* **WORK INSTRUCTIONS**: Below this line is the material. Write out only its lines from the one containing "Write the FreeCAD" through the one containing "# Origin: on", both kept, exactly.

* **RAW RECORDS**:
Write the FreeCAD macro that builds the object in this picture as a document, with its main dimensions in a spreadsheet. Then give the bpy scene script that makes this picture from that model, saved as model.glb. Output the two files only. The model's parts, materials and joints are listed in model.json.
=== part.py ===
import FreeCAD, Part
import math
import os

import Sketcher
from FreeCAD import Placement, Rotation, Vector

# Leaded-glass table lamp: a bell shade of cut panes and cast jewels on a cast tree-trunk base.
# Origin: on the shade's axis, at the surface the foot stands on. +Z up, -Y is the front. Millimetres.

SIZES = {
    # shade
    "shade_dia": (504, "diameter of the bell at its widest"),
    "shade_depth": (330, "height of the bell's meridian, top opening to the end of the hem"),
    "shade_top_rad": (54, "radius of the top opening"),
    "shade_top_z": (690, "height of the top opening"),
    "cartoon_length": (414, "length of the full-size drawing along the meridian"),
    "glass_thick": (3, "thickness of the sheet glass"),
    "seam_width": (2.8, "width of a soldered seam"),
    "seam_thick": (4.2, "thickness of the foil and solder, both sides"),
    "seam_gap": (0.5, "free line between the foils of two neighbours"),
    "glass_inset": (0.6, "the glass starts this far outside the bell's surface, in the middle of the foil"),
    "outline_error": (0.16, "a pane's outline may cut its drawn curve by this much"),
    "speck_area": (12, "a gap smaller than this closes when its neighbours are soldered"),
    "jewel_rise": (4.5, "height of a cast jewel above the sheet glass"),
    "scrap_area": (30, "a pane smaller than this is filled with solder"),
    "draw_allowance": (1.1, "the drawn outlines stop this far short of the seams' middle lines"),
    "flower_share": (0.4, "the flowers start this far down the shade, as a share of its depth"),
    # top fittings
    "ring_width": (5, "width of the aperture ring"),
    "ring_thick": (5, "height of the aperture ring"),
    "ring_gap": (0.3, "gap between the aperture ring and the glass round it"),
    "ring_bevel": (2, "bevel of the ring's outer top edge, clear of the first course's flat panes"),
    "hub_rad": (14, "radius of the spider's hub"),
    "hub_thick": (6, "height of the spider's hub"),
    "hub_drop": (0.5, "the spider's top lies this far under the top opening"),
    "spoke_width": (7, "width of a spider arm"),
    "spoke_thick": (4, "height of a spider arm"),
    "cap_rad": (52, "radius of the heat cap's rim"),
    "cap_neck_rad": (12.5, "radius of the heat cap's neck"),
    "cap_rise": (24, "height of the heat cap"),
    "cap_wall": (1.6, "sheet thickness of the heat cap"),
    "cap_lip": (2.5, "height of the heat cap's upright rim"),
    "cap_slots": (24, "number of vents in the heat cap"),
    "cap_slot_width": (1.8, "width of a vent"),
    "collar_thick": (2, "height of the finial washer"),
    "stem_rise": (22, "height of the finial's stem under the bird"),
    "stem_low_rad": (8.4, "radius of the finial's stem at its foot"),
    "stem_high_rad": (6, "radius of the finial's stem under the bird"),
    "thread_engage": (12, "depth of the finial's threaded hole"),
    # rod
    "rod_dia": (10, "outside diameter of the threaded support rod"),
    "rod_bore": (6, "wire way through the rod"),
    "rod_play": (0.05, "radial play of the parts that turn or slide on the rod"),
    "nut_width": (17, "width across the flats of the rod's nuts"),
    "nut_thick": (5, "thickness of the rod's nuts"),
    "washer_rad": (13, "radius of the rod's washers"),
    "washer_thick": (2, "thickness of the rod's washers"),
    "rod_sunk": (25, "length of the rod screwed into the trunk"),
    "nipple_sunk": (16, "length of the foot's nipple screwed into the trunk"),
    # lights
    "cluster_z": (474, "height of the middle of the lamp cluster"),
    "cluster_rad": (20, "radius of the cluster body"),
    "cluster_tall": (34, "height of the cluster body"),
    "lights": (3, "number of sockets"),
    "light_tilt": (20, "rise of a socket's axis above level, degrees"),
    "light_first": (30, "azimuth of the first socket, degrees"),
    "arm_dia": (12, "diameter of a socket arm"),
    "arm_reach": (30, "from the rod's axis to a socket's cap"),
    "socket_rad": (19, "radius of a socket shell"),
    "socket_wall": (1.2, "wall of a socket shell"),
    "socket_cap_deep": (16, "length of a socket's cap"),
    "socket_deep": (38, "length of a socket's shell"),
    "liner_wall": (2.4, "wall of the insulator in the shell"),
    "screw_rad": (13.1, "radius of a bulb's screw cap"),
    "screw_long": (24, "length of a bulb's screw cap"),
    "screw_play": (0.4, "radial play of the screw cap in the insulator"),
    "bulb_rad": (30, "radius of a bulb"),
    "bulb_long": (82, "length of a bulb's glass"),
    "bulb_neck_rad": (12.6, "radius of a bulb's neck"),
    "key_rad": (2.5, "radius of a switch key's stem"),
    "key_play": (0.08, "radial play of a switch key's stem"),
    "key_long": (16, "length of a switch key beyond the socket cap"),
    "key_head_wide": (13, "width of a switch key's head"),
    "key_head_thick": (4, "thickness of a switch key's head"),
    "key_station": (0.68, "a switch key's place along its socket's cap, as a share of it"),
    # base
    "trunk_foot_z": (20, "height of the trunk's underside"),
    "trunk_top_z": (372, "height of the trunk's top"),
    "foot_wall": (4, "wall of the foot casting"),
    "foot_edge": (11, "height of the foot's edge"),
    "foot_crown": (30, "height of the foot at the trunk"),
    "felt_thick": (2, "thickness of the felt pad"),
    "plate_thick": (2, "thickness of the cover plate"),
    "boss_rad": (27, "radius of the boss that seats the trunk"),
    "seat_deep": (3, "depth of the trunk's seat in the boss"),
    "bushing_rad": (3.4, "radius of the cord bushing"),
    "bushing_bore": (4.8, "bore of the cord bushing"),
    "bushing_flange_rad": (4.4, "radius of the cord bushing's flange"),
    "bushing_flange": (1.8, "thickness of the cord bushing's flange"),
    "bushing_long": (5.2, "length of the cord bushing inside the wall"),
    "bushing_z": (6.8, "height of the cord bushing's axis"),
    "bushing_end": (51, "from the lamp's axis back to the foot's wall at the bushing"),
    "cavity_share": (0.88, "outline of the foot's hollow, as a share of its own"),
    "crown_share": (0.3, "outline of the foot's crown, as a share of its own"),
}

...

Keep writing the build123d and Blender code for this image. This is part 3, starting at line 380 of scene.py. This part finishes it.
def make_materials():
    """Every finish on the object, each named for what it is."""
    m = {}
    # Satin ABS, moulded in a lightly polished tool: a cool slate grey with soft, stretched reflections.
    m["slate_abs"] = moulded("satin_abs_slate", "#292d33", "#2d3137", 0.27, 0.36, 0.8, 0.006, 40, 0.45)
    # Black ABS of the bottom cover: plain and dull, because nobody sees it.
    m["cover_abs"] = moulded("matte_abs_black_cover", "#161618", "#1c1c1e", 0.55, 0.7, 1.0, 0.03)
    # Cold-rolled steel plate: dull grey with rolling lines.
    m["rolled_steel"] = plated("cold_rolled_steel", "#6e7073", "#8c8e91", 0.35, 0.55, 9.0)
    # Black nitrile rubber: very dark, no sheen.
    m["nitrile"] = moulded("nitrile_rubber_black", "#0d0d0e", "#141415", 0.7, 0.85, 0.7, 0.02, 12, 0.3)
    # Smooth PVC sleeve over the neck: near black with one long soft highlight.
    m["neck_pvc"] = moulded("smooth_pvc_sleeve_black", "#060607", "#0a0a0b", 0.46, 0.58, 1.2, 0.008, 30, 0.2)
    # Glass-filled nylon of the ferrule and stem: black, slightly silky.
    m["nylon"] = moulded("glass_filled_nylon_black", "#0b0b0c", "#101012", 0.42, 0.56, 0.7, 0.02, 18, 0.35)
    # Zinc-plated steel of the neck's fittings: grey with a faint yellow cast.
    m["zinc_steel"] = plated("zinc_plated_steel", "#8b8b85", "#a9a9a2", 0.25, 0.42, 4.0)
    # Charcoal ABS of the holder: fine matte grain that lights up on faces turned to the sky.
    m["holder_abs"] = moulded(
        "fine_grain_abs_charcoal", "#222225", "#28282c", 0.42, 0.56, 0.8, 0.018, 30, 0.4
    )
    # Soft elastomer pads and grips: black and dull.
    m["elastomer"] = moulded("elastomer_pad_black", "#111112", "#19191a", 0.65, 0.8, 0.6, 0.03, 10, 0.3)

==

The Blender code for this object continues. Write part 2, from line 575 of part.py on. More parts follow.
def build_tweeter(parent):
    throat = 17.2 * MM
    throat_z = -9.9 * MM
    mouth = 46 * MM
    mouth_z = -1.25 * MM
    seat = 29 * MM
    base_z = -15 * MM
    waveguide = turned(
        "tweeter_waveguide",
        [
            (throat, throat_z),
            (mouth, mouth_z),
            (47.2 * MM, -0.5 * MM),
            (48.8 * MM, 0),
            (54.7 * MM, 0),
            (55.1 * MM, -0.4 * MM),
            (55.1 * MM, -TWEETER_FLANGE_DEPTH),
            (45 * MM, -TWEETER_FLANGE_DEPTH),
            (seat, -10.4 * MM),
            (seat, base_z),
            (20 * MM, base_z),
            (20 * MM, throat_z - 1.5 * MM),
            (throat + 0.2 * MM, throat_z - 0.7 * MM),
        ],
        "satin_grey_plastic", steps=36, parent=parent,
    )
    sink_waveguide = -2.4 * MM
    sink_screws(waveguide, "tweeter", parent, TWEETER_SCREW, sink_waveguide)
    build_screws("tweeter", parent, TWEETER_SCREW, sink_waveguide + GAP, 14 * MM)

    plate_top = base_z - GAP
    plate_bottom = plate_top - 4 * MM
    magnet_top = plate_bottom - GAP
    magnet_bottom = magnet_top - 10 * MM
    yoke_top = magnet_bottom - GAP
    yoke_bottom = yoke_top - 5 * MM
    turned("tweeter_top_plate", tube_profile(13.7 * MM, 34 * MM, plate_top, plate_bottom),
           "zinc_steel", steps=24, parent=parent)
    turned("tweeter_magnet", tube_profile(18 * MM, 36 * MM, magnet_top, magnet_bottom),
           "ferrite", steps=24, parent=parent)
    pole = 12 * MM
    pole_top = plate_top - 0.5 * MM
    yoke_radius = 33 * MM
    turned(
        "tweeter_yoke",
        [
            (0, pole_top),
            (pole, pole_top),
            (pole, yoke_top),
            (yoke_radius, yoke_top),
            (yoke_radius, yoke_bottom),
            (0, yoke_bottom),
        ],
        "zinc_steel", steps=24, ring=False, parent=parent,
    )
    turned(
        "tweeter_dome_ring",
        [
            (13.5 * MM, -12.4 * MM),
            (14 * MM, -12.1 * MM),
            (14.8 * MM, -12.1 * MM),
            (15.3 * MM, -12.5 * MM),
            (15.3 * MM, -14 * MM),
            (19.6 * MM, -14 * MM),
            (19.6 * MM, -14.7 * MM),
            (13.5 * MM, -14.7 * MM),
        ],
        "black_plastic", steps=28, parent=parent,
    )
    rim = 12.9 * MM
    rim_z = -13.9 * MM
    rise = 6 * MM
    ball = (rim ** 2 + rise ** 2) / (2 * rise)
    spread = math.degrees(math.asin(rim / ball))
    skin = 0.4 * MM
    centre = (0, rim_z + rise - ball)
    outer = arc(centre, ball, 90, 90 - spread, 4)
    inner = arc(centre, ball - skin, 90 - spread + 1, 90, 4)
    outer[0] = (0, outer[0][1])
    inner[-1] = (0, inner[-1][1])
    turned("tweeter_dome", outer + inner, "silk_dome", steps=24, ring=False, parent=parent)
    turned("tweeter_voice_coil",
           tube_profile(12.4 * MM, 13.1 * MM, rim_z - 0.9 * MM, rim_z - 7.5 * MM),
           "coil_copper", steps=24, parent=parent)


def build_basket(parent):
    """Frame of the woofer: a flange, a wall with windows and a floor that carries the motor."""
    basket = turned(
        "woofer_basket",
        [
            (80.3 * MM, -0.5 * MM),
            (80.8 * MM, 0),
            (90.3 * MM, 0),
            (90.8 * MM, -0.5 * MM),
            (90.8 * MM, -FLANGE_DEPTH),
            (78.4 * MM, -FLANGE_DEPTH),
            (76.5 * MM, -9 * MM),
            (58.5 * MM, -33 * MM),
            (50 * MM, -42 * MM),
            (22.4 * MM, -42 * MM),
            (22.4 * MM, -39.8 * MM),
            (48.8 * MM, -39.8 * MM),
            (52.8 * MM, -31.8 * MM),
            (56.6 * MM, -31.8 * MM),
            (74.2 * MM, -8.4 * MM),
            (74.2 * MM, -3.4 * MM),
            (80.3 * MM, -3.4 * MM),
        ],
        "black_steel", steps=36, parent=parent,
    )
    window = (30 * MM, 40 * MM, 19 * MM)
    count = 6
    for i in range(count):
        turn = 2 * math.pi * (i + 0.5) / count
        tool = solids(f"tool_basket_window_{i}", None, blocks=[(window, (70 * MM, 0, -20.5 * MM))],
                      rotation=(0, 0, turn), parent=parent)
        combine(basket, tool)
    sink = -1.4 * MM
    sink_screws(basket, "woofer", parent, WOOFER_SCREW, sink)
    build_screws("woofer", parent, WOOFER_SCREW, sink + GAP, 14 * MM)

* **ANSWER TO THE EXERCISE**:
Write the FreeCAD macro that builds the object in this picture as a document, with its main dimensions in a spreadsheet. Then give the bpy scene script that makes this picture from that model, saved as model.glb. Output the two files only. The model's parts, materials and joints are listed in model.json.
=== part.py ===
import FreeCAD, Part
import math
import os

import Sketcher
from FreeCAD import Placement, Rotation, Vector

# Leaded-glass table lamp: a bell shade of cut panes and cast jewels on a cast tree-trunk base.
# Origin: on the shade's axis, at the surface the foot stands on. +Z up, -Y is the front. Millimetres.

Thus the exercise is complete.